The browse function of the map is great for when you want to find content in a particular area, and also for when you just want to explore the map to see what grabs your eye. All types of content can be returned and the results are based on the section of the map that is visible on the right side of your screen.
  1. From the map home screen, click the compass icon in the toolbar at the top of the information tray. This will take you to the browsing screen.
  2. The information tray will fill up with records, collections, and overlays based on the map.
  3. You can scroll through the tray to look at its contents.
  4. You can also pan and zoom around the map, changing what results are returned. 

Highlighted content

Humap clients can have a range of curated highlighted categories and quickstarts on the maps home page. 
How to find highlighted content:
  1. On the map home screen there are three headings: highlighted categories, highlighted records, and highlighted quickstarts.
  2. If you see a topic or record you are interested in, click the box or button the text or image is on to go to its dedicated page. 
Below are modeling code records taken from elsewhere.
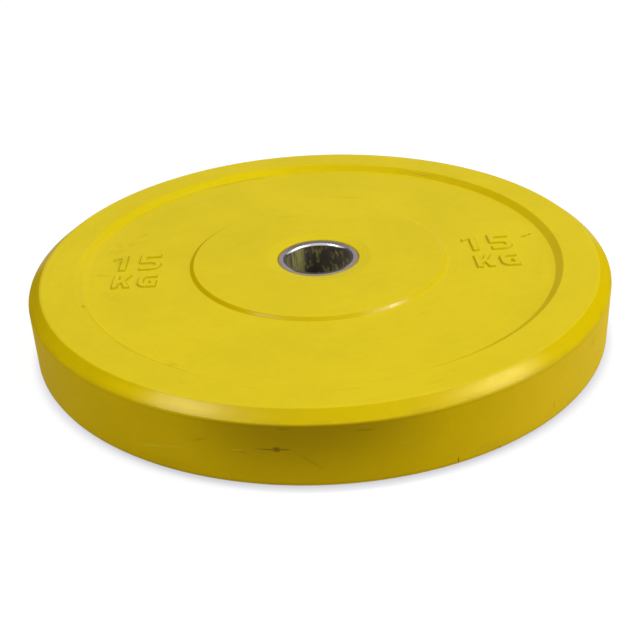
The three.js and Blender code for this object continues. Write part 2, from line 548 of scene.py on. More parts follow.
# Weight of its gloss, which the bevel and the hub's side have more of and the wall less. Hands have dulled
# both at the left and the right of the front half, which the angle's cosine and sine tell.
FACE_GLOSS = 0.13
WALL_GLOSS_LOSS = 0.06
COAT_ROUGHNESS = 0.27
BEVEL_SHINE = (0.3, 0.7, 0.05, 0.11)
HUB_SHINE_X = (-20 * MM, 40 * MM, 0.1, 0.34)
HANDLED_LEFT = (-0.60, -0.42, 1.0, 0.0)
HANDLED_RIGHT = (0.55, 0.72)
HANDLED_FRONT = (-0.1, 0.1, 1.0, 0.0)
HANDLED_GLOSS = 0.15
HUB_DULLED_X = (-75 * MM, -50 * MM, 0.85, 0.0)
SCRATCH_DULLING = 0.8
SMUDGE_DULLING = 0.04
RUBBED_HUB_SHINE = 0.7

# Its relief in millimetres
WAVES = (32.0, 2.0)
WAVE_RELIEF = (0.2, 0.8, 0.0, 0.10)
GRAIN = (900.0, 2.0)
GRAIN_RELIEF = 0.02
BLOTCH_RELIEF = 0.03
LINE_RELIEF = 0.012
BEVEL_LINE_RELIEF = 0.07
SCRATCH_RELIEF = 0.3


def rubber_regions(nodes):
    """Coordinates on the plate, and masks that are 1 on one region of it and fade to 0 outside."""
    at = SimpleNamespace()
    at.position = nodes.position()
    at.x, at.y, at.z = nodes.split(at.position)
    at.radius = nodes.radius(at.position)
    at.angle = nodes.angle(at.position)
    at.depth = nodes.depth(at.position)
    facing = nodes.facing()
    at.wall = nodes.times(nodes.span(at.depth, *WALL_END), nodes.span(at.radius, *WALL_SKIN))
    at.bevel = nodes.times(nodes.span(at.depth, *BEVEL_FOOT), nodes.span(at.radius, *BEVEL_INSIDE))
    at.step = nodes.band(at.radius, STEP_INSIDE, STEP_OUTSIDE)
    at.marks = nodes.band(at.radius, MARKS_INSIDE, MARKS_OUTSIDE)
    hub_edge = nodes.band(at.radius, HUB_SIDE_INSIDE, HUB_SIDE_OUTSIDE)
    at.hub_side = nodes.times(hub_edge, nodes.rest(nodes.span(facing, *HUB_SIDE_LEVEL)))

    # Painted sheen: the level faces, the right of the hub's side, and the step at its left and front
    level = nodes.math("MINIMUM", nodes.span(facing, *BLOOM_LEVEL), nodes.rest(at.hub_side))
    at.hub_bloom = nodes.times(at.hub_side, nodes.span(at.x, *HUB_BLOOM_X))
    left_or_front = nodes.most(nodes.span(at.x, *STEP_BLOOM_X), nodes.span(at.y, *STEP_BLOOM_Y))
    at.bloom = nodes.most(nodes.plus(level, at.hub_bloom), nodes.times(at.step, left_or_front))
    return at


def add_texture(nodes, at):
    """Blotches, and fine lines that are drawn out round the plate, as on a moulding or a turned face."""
    at.blotches = nodes.noise(at.position, *BLOTCHES)
    at.lines = nodes.noise(nodes.add("ShaderNodeCombineXYZ", {
        "X": nodes.less(at.radius, at.z),
        "Y": nodes.times(nodes.math("COSINE", at.angle), LINE_DRIFT),
        "Z": nodes.times(nodes.math("SINE", at.angle), LINE_DRIFT),
    }).outputs[0], *LINES)


def add_wear(nodes, at):
    """Smudges, scratches and rubbed streaks."""
    breakup = nodes.span(nodes.noise(at.position, *BREAKUP), *BREAKUP_RANGE)
    veil = nodes.times(nodes.span(nodes.noise(at.position, *VEIL), *VEIL_RANGE), breakup)
    smudges = nodes.times(nodes.spots(at.position, SMUDGES), breakup)
    at.smudge = nodes.most(smudges, nodes.times(veil, VEIL_STRENGTH))
    specks = nodes.span(nodes.noise(at.position, *SPECKS), *SPECK_RANGE)
    at.scratch = nodes.most(nodes.spots(at.position, SCRATCHES), nodes.times(specks, SPECK_STRENGTH))
    at.rubbed = nodes.times(nodes.spots(at.position, RUBBED), nodes.span(at.blotches, *RUBBED_RANGE))


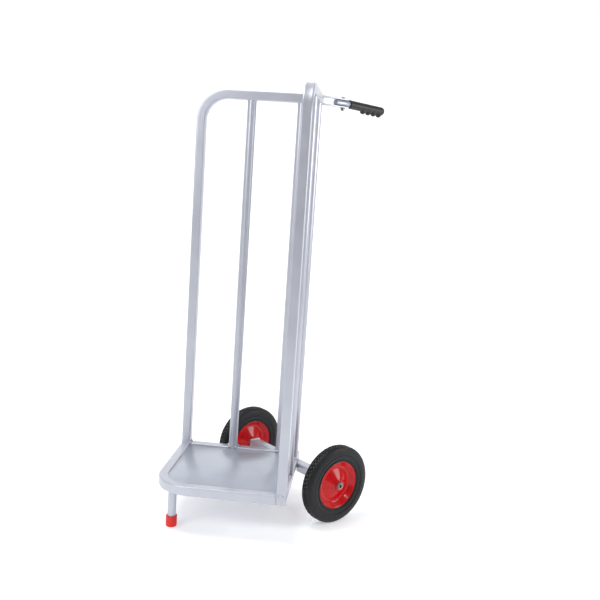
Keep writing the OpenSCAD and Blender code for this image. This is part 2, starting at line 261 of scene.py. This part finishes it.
def makeTyreRubber():
    # vulcanised carbon-black rubber: dull charcoal with a dusty bloom, and a pale tread band that
    # is dust plus a painted highlight on the notch edges
    mat, shader = startMaterial("vulcanisedTyreRubber", {
        "Roughness": 0.6, "Specular IOR Level": 0.3, "IOR": 1.52})
    place = addNode(mat, "ShaderNodeTexCoord", {}).outputs["Object"]
    bloom = addNode(mat, "ShaderNodeTexNoise", {
        "Vector": place, "Scale": 26.0, "Detail": 6.0, "Roughness": 0.65})
    tone = addNode(mat, "ShaderNodeValToRGB", {"Fac": bloom.outputs["Fac"]},
                   stops=[(0.34, "121316"), (0.74, "1D1E21")])
    hub = middleOf("left_tyre")
    centred = addNode(mat, "ShaderNodeMapping", {
        "Vector": place, "Location": (-hub[0], 0, -hub[2]), "Scale": (1, 0, 1)})
    radius = addNode(mat, "ShaderNodeVectorMath", {0: centred.outputs["Vector"]},
                     operation="LENGTH")
    below = addNode(mat, "ShaderNodeMapRange", {
        "Value": radius.outputs["Value"],
        "From Min": dustAndHighlight["top"][0], "From Max": dustAndHighlight["top"][1]})
    above = addNode(mat, "ShaderNodeMapRange", {
        "Value": radius.outputs["Value"],
        "From Min": dustAndHighlight["floor"][0], "From Max": dustAndHighlight["floor"][1]})
    band = addNode(mat, "ShaderNodeMath", {
        0: below.outputs["Result"], 1: above.outputs["Result"]}, operation="MULTIPLY")
    sideways = addNode(mat, "ShaderNodeSeparateXYZ", {0: place}).outputs["Y"]
    offCentre = addNode(mat, "ShaderNodeMath", {0: sideways}, operation="ABSOLUTE")
    offTread = addNode(mat, "ShaderNodeMath", {
        0: offCentre.outputs["Value"], 1: abs(hub[1])}, operation="SUBTRACT")
    tread = addNode(mat, "ShaderNodeMath", {
        0: offTread.outputs["Value"], 1: 0.0, 2: dustAndHighlight["half"]}, operation="COMPARE")
    # mask of the pale band: dust in the notches, and a painted highlight standing in for the
    # bright notch edges
    paleBandOnTread = addNode(mat, "ShaderNodeMath", {
        0: band.outputs["Value"], 1: tread.outputs["Value"]}, operation="MULTIPLY")
    patchy = addNode(mat, "ShaderNodeMath", {
        0: paleBandOnTread.outputs["Value"], 1: bloom.outputs["Fac"]}, operation="MULTIPLY")
    dustAndHighlightTone = addNode(mat, "ShaderNodeMixRGB", {
        "Fac": patchy.outputs["Value"], "Color1": tone.outputs["Color"],
        "Color2": hexColour("E2E1DD")})  # pale dust in the grooves, plus a painted highlight on the notch edges
    grain = addNode(mat, "ShaderNodeTexNoise", {"Vector": place, "Scale": 900.0, "Detail": 3.0})
    rough = addNode(mat, "ShaderNodeMapRange", {
        "Value": bloom.outputs["Fac"], "To Min": 0.38, "To Max": 0.56})
    bump = addNode(mat, "ShaderNodeBump", {
        "Height": grain.outputs["Fac"], "Strength": 0.25, "Distance": 0.0003})
    wire(mat, dustAndHighlightTone.outputs["Color"], shader, "Base Color")
    wire(mat, rough.outputs["Result"], shader, "Roughness")
    wire(mat, bump.outputs["Normal"], shader, "Normal")
    return mat


def makeFootRubber():
    # moulded red rubber: soft sheen, a little darker where dirt settles
    mat, shader = startMaterial("mouldedRedRubber", {
        "Roughness": 0.5, "Specular IOR Level": 0.35, "IOR": 1.5})
    place = addNode(mat, "ShaderNodeTexCoord", {}).outputs["Object"]
    dirt = addNode(mat, "ShaderNodeTexNoise", {"Vector": place, "Scale": 60.0, "Detail": 5.0})
    tone = addNode(mat, "ShaderNodeValToRGB", {"Fac": dirt.outputs["Fac"]},
                   stops=[(0.3, "D4201F"), (0.7, "E2302C")])
    bump = addNode(mat, "ShaderNodeBump", {
        "Height": dirt.outputs["Fac"], "Strength": 0.15, "Distance": 0.0004})
    wire(mat, tone.outputs["Color"], shader, "Base Color")
    wire(mat, bump.outputs["Normal"], shader, "Normal")
    return mat


def makeGripVinyl():
    # dipped and moulded black vinyl: nearly black, fine pebble, soft highlights
    mat, shader = startMaterial("mouldedBlackVinyl", {"Roughness": 0.46, "IOR": 1.5})
    place = addNode(mat, "ShaderNodeTexCoord", {}).outputs["Object"]
    pebble = addNode(mat, "ShaderNodeTexVoronoi", {"Vector": place, "Scale": 700.0})
    wear = addNode(mat, "ShaderNodeTexNoise", {"Vector": place, "Scale": 45.0, "Detail": 4.0})
    tone = addNode(mat, "ShaderNodeValToRGB", {"Fac": wear.outputs["Fac"]},
                   stops=[(0.35, "17171A"), (0.75, "242428")])
    gloss = addNode(mat, "ShaderNodeMapRange", {
        "Value": wear.outputs["Fac"], "To Min": 0.36, "To Max": 0.58})
    bump = addNode(mat, "ShaderNodeBump", {
        "Height": pebble.outputs["Distance"], "Strength": 0.2, "Distance": 0.0002})
    wire(mat, tone.outputs["Color"], shader, "Base Color")
    wire(mat, gloss.outputs["Result"], shader, "Roughness")
    wire(mat, bump.outputs["Normal"], shader, "Normal")
    return mat


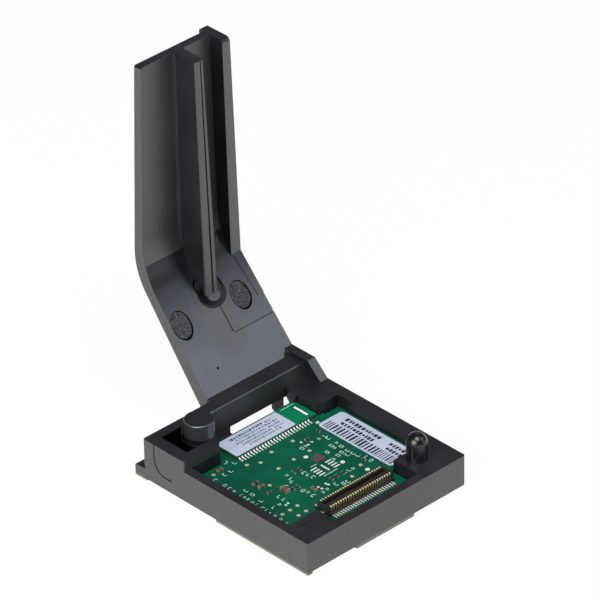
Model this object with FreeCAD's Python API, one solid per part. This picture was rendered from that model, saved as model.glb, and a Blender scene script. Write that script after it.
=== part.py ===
import FreeCAD, Part
import math
import os

os.makedirs("parts", exist_ok=True)

V = FreeCAD.Vector

# Plug-in radio module: a circuit board in a shallow moulded tray with a tall cranked
# handle. Millimetres. x runs across the tray, y from the front wall towards the
# handle, z up from the underside. Every piece is moved at the end so that the
# origin lies at the foot of the locating pin.

# Tray
tray_width = 51.9
tray_depth = 56.2
rim_height = 8.8
tray_corner_radius = 0.6
base_bevel = 0.45
side_wall = 2.5
right_wall = 3.3
back_wall = 4.9
floor_thickness = 1.6
shelf_width = 1.5
core_wall = 2.0
core_roof = 2.2

# Circuit board and the room round it
board_underside = 4.3
board_thickness = 1.2
board_clearance = 0.2
board_back_gap = 2.1

# Solid lands at the corners of the tray
left_land_width = 11.4
left_land_depth = 8.7
right_land_width = 13.5
right_land_depth = 10.6
pad_width = 9.85
pad_depth = 11.4
pad_back_relief = 1.3
pad_corner_radius = 2.6

# Locating pin on the right-hand land
pin_radius = 2.65
pin_height = 7.2
pin_from_right = 9.1
pin_from_front = 7.15

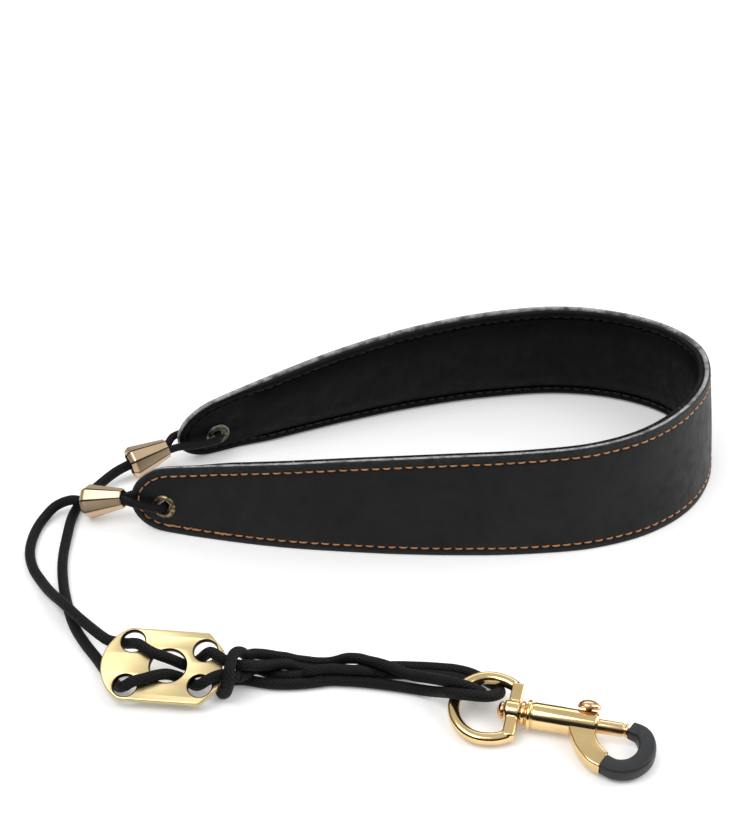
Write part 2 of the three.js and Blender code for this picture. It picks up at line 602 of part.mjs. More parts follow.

Finding and using overlays

How to find overlays:
  1. To specifically browse overlays, click on the middle icon that looks like a square overlaying another square. 
  2. You can then scroll through the results in the tray. 
How to use overlays:
  1. To see an overlay on the map, click on its preview image to go to its page. 
  2. You can then click Use this overlay, in a button under the overlay image
  3. The map will then appear on top of the base map.
  4. Click Hide Pins in the top right corner to make it easier to see
  5. To use the overlay tools, click the show overlay tools button at the bottom of the map. 
  6. Click the eye icon to make this overlay invisible.
  7. Click the target next to it to centre the overlay in the middle of the base map
  8. Use the slide to toggle how transparent the overlay is
  9. When you’re done, click the use this overlay button again to deselect it. 

Finding and using trails:

How to find trails:
  1. To see trails, click on the icon in the toolbar that looks like a map pin with a route. 
  2. You can then browse trails, and get a closer look at any that interest you.
How to use trails:
  1. Click Start trail to see the records that make up the trail. 
  2. Click Next or Prev to cycle through them.
  3. Click Quit Trail to quit.

Using search terms and taxonomies

  1. To get to the search screen click the magnifying glass in the toolbar.
  2. Click the boxes that are relevant to your interests.  For example, if you wanted to find information about Islington and Camden, and Politics & Government, Imagined & Future London, and Health and Welfare, you could click on those options For more detailed categories, click the downwards arrow next to the descriptive text in the buttons. A pop-up menu will appear with more specific tickboxes. 
  3. Scroll down to decide which types of content you would like returned. A default search will return records, collections, overlays, and trails. If you do not want a certain type of content returned, click the box next to it to deselect that content type.
  4. Do you want results for the whole map, or just the part visible? On a default search, results will be returned for the entire map. Click the button to change that to just the visible parts of the map. 
  5. When you have clicked all of the things you are interested in, click on the Search button at the bottom of the information tray.  
  6. Your results will be returned in the information tray and you can then scroll to see your results.
  7. To return to the search page, click Search Again in the top right-hand corner of the information tray, or click on the magnifying glass in the toolbar. 
  8. Click Clear Your Search in the top right hand corner to return all of the boxes to their defaults.

Using text search

You can also use the text bar at the top of the search screen to look for your own search terms – either in tandem with the pre-existing ones, or independently. 

Here’s how it works:

  1. To just use the text box, type your query into the box and either press Enter on your keyboard or scroll to the bottom of the tray and press Search.
  2. To use the textbox and the categories, type in your query and then all the categories that interest you.
  3. Example: if you wanted to know about Religion and Worship in the Edwardian era Croydon and Enfield, you could click “Religion and Worship”, “Croydon”, “Enfield”, and then type “Edwardian era” into the search bar (and press Enter!).
  4. For another example, if you wanted to find the Charles Booth poverty map on Layers of London, you could:
  • Go to the overlays tab – but there are over 400 maps on Layers, and it would take ages to scroll through them all. 
  • Go to the search bar and type in “Booth” – but lots of content on Layers has the word “Booth”, so that would also take ages
  • OR, you could type “Booth” in the search box, and then scroll down and deselect “Records”, “Collections”, and “Trails”, so that only overlays with the word “Booth” are returned.